Akuma and Templario teamed up for a tournament to determine a new set of Arena Coliseo Tag Team Champions after the title had been vacated previously. The initial round of the tournament took place on February 24 and saw Akuma and Templario eliminated from the tournament by Fuego and Star Jr. In May 2018 Akuma competed in his fourth Gran Alternativa tournament, this time teaming with Euforia. The duo defeated Astral and Niebla Roja in the opening round, but ended up losing to Star Jr. and Carístico in the second round of the tournament.

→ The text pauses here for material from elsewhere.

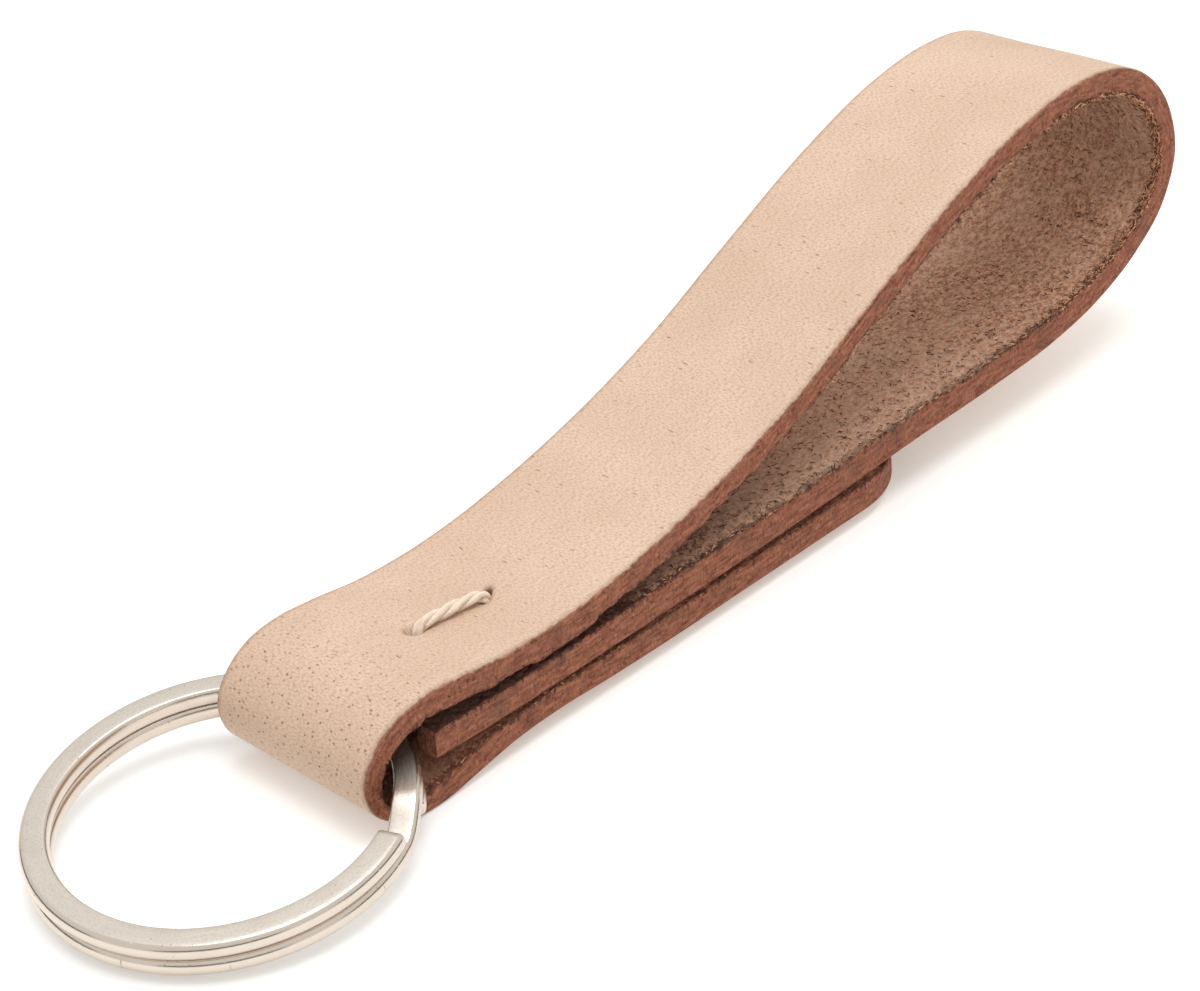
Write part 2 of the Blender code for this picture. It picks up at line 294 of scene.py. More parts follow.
def leather_material():
    """One leather: smooth pale grain, red-brown cut edges and rough brown flesh, told apart by "rim".

    "strip" is the place on the flat strip (along, across, depth).  "rim" is (distance round the section past
    the grain corner, distance past the flesh corner, painted shade of the stitch holes and the inner end's
    face):
    distances are negative before their corner.
    """
    s = Shader("leather")
    strip = s.attribute("strip")
    along = s.parts(strip)[0]
    rim, flesh_rim, hole_and_end_shade = s.parts(s.attribute("rim"))
    wobble = s.noise(strip, 1.3, 4.0, 0.6)
    shift = s.ramp(wobble, 0.3, 0.7, -0.12, 0.12)
    cut = s.ramp(s.sum(rim, s.times(shift, 0.5)), -0.1, 0.1)
    flesh = s.ramp(s.sum(flesh_rim, s.times(shift, 2.2)), -0.2, 0.15)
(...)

In late 2018 Akuma and Camorra became involved in a storyline feud against fellow rudos Yago and El Hijo del Signo. The two sides faced off in various matches through November and December, and often involved either Akuma's or Yago's mask being torn. The feud led to a tag team Lucha de Apuestas, or "Bet match" where Akuma and Yago put their masks on the line and Camorra and El Hijo del Signo bet their hair on the outcome of the match. The match took place on January 1, 2019 as part of CMLL's annual Sin PIedad and saw Akuma and Carmorra lose the match. After the match Camorra was shaved bald while Akuma was forced to remove his mask and reveal his real name, José Luis Florencio Martínez.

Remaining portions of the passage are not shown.